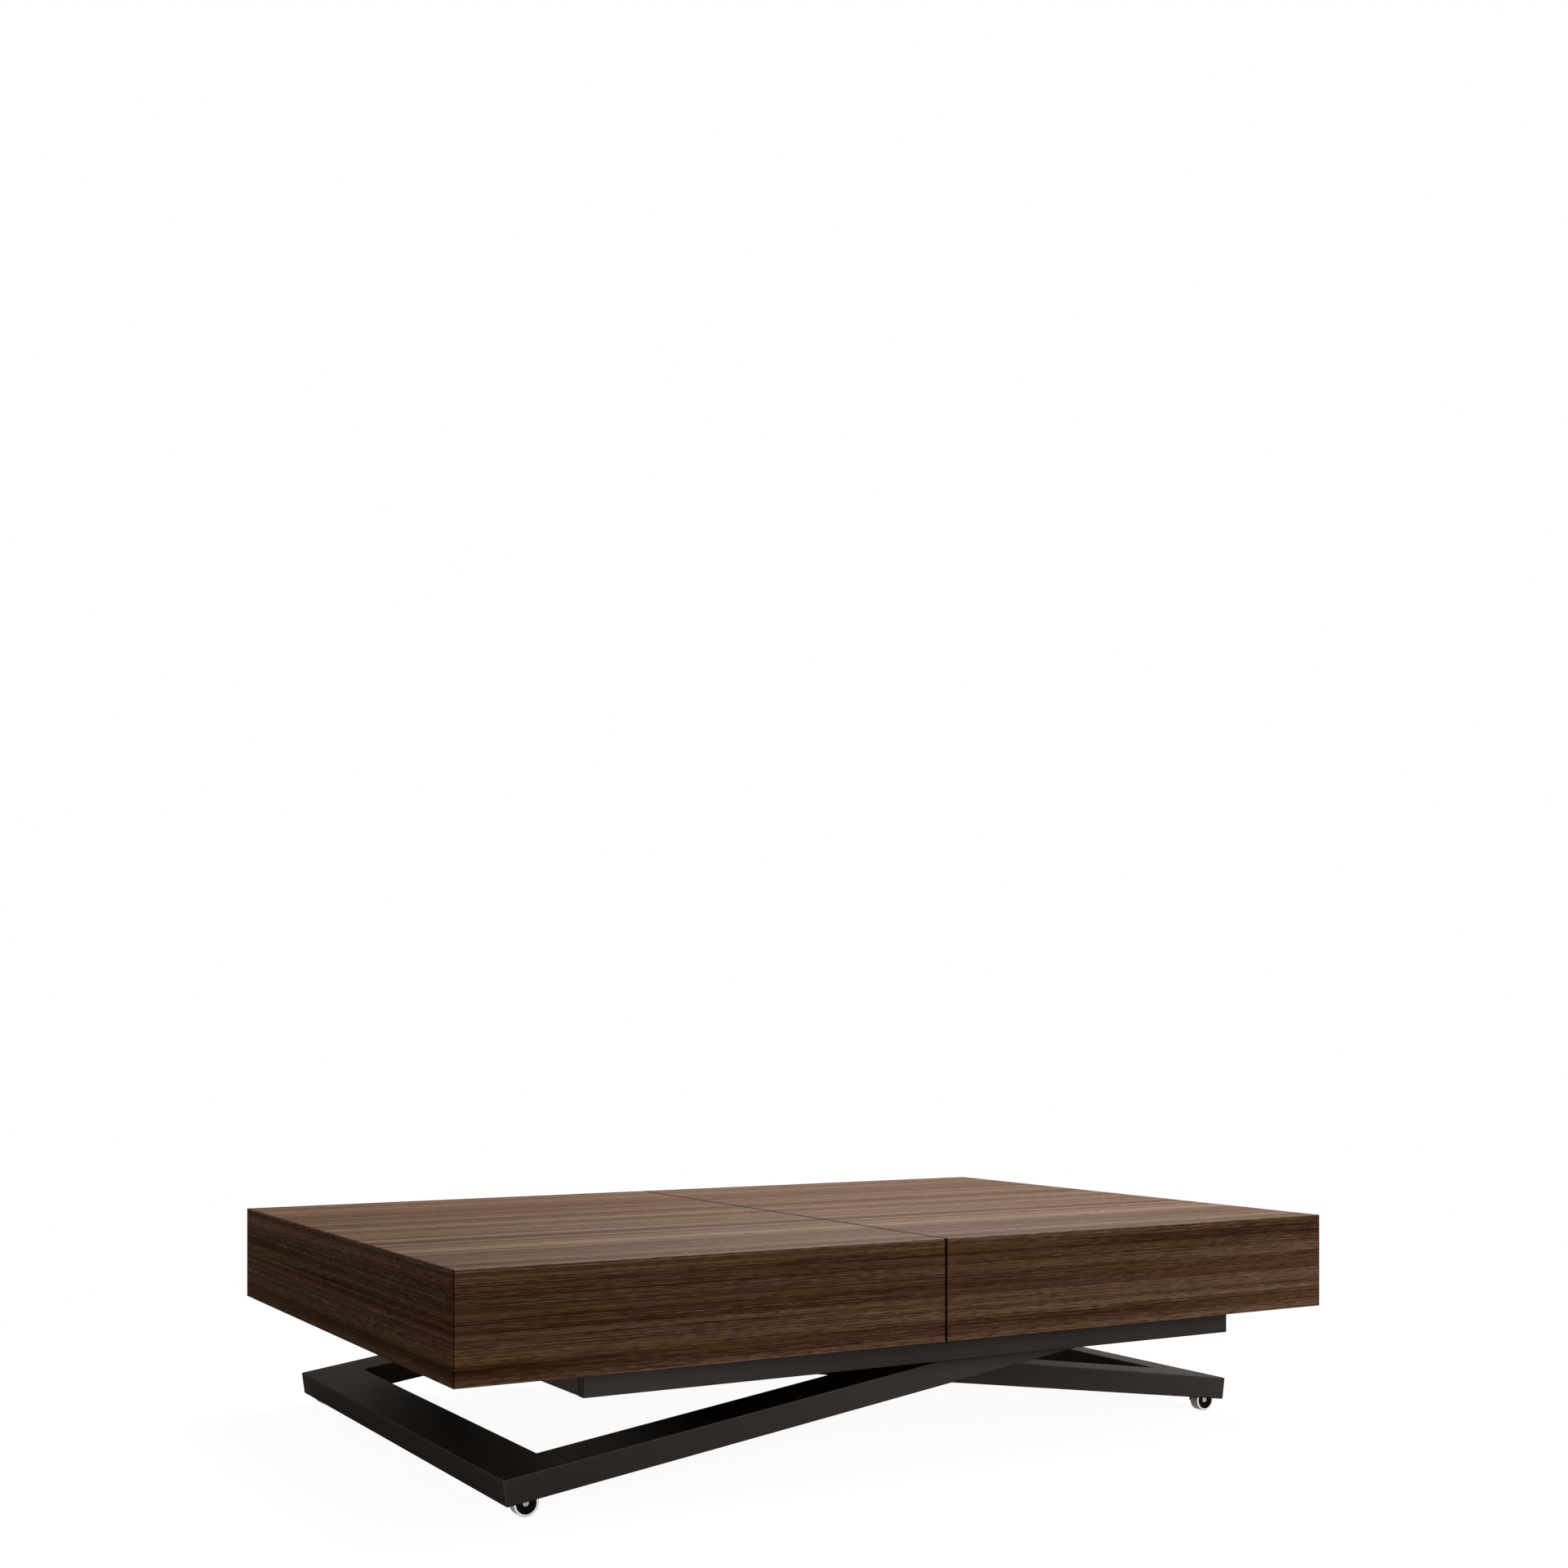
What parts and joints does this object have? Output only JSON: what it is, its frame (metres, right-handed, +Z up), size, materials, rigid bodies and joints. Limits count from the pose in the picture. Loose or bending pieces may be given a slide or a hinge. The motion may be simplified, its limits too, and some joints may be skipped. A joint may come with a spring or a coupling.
{
  "type": "extendable coffee table",
  "caption": "Height-adjustable extendable coffee table: a walnut box that parts over stored leaves, on crossing loop legs with small wheels.",
  "frame": {"origin": "on the floor, under the middle of the box", "axes": "+X along the box towards the right end, across the seam; +Y towards the far long side; +Z up"},
  "size_m": [1.26, 0.824, 0.28],
  "materials": {
    "walnut_top": "satin walnut veneer",
    "walnut_side": "satin walnut veneer, straight horizontal grain",
    "walnut_end": "satin walnut veneer, straight horizontal grain",
    "tray_wood": "clear lacquered birch plywood",
    "black_tube": "satin charcoal powder coat",
    "black_frame": "satin charcoal powder coat",
    "zinc_steel": "bright zinc plate",
    "rim_metal": "turned steel",
    "tyre_rubber": "grey-brown soft tread",
    "roller_plastic": "white acetal",
    "slide_steel": "zinc plated sheet",
    "gas_black": "gloss black enamel",
    "rod_chrome": "polished",
    "felt": "dark felt",
    "glide_plastic": "smooth low-friction plastic"
  },
  "bodies": {
    "left_axle": {"left_axle_rod": "zinc_steel", "left_axle_screws": "zinc_steel"},
    "leg_a": {"leg_a_near_beam": "black_tube", "leg_a_far_beam": "black_tube", "leg_a_floor_tube": "black_tube", "leg_a_top_tube": "black_tube", "leg_a_axle_lugs": "black_tube", "crossing_pins": "zinc_steel"},
    "leg_b": {"leg_b_near_beam": "black_tube", "leg_b_far_beam": "black_tube", "leg_b_floor_tube": "black_tube", "leg_b_top_tube": "black_tube", "leg_b_axle_lugs": "black_tube", "right_axle_rod": "zinc_steel", "right_axle_screws": "zinc_steel", "roller_shaft": "zinc_steel"},
    "near_left_wheel": {"near_left_tyre": "tyre_rubber", "near_left_rim": "rim_metal"},
    "far_left_wheel": {"far_left_tyre": "tyre_rubber", "far_left_rim": "rim_metal"},
    "near_right_wheel": {"near_right_tyre": "tyre_rubber", "near_right_rim": "rim_metal"},
    "far_right_wheel": {"far_right_tyre": "tyre_rubber", "far_right_rim": "rim_metal"},
    "near_roller": {"near_roller": "roller_plastic"},
    "far_roller": {"far_roller": "roller_plastic"},
    "gas_rods": {"gas_rods": "rod_chrome"},
    "frame_and_tray": {"frame_near_rail": "black_frame", "frame_far_rail": "black_frame", "frame_left_rail": "black_frame", "frame_right_rail": "black_frame", "hinge_brackets": "black_frame", "hinge_pins": "zinc_steel", "near_track": "black_frame", "far_track": "black_frame", "gas_cylinders": "gas_black", "gas_clamps": "black_frame", "lever_pin": "zinc_steel", "tray_floor": "tray_wood", "tray_side_walls": "tray_wood", "tray_end_walls": "tray_wood", "lower_leaf": "walnut_top", "upper_leaf": "walnut_top", "felt_strips": "felt", "glide_strips": "glide_plastic", "outer_slides": "slide_steel"},
    "release_lever": {"release_lever": "black_frame"},
    "left_middle": {"left_middle_slides": "slide_steel"},
    "right_middle": {"right_middle_slides": "slide_steel"},
    "left_half": {"left_top": "walnut_top", "left_near_apron": "walnut_side", "left_far_apron": "walnut_side", "left_end_apron": "walnut_end", "left_inner_slides": "slide_steel", "alignment_dowels": "tray_wood"},
    "right_half": {"right_top": "walnut_top", "right_near_apron": "walnut_side", "right_far_apron": "walnut_side", "right_end_apron": "walnut_end", "right_inner_slides": "slide_steel"}
  },
  "joints": [
    {"name": "lift", "type": "hinge", "parent": "left_axle", "child": "leg_a", "pos_m": [-0.53051, 0, 0.015], "axis": [0, -1, 0], "range_deg": [0, 31]},
    {"name": "crossing", "type": "hinge", "parent": "leg_a", "child": "leg_b", "pos_m": [0, 0, 0.10752], "axis": [0, 1, 0], "range_deg": [0, 62]},
    {"name": "top_hinge", "type": "hinge", "parent": "leg_a", "child": "frame_and_tray", "pos_m": [0.44073, 0, 0.169], "axis": [0, 1, 0], "range_deg": [0, 31]},
    {"name": "gas_rod_eye", "type": "hinge", "parent": "leg_b", "child": "gas_rods", "pos_m": [-0.44073, 0, 0.169], "axis": [0, -1, 0], "range_deg": [0, 31]},
    {"name": "near_left_wheel_spin", "type": "hinge", "parent": "left_axle", "child": "near_left_wheel", "pos_m": [-0.53051, -0.364, 0.015], "axis": [0, 1, 0], "continuous": true},
    {"name": "far_left_wheel_spin", "type": "hinge", "parent": "left_axle", "child": "far_left_wheel", "pos_m": [-0.53051, 0.364, 0.015], "axis": [0, 1, 0], "continuous": true},
    {"name": "near_right_wheel_spin", "type": "hinge", "parent": "leg_b", "child": "near_right_wheel", "pos_m": [0.53051, -0.288, 0.015], "axis": [0, 1, 0], "continuous": true},
    {"name": "far_right_wheel_spin", "type": "hinge", "parent": "leg_b", "child": "far_right_wheel", "pos_m": [0.53051, 0.288, 0.015], "axis": [0, 1, 0], "continuous": true},
    {"name": "near_roller_spin", "type": "hinge", "parent": "leg_b", "child": "near_roller", "pos_m": [-0.44073, -0.371, 0.169], "axis": [0, 1, 0], "continuous": true},
    {"name": "far_roller_spin", "type": "hinge", "parent": "leg_b", "child": "far_roller", "pos_m": [-0.44073, 0.371, 0.169], "axis": [0, 1, 0], "continuous": true},
    {"name": "left_extension", "type": "slide", "parent": "frame_and_tray", "child": "left_half", "axis": [-1, 0, 0], "range_m": [0, 0.4]},
    {"name": "right_extension", "type": "slide", "parent": "frame_and_tray", "child": "right_half", "axis": [1, 0, 0], "range_m": [0, 0.4]},
    {"name": "left_middle_slide", "type": "slide", "parent": "frame_and_tray", "child": "left_middle", "axis": [-1, 0, 0], "range_m": [0, 0.2]},
    {"name": "right_middle_slide", "type": "slide", "parent": "frame_and_tray", "child": "right_middle", "axis": [1, 0, 0], "range_m": [0, 0.2]},
    {"name": "lever_swing", "type": "hinge", "parent": "frame_and_tray", "child": "release_lever", "pos_m": [0.5, 0, 0.1755], "axis": [0, 0, 1], "range_deg": [0, 18], "stiffness_Nm_per_rad": 0.3}
  ],
  "couplings": [
    {"joint": "crossing", "follows": "lift", "ratio": 2},
    {"joint": "top_hinge", "follows": "lift", "ratio": 1},
    {"joint": "gas_rod_eye", "follows": "lift", "ratio": 1},
    {"joint": "left_middle_slide", "follows": "left_extension", "ratio": 0.5},
    {"joint": "right_middle_slide", "follows": "right_extension", "ratio": 0.5}
  ]
}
══════════
● Exercise: Look through the lines above and collect those with the word "materials".

● Exercise solution:
What parts and joints does this object have? Output only JSON: what it is, its frame (metres, right-handed, +Z up), size, materials, rigid bodies and joints. Limits count from the pose in the picture. Loose or bending pieces may be given a slide or a hinge. The motion may be simplified, its limits too, and some joints may be skipped. A joint may come with a spring or a coupling.
  "materials": {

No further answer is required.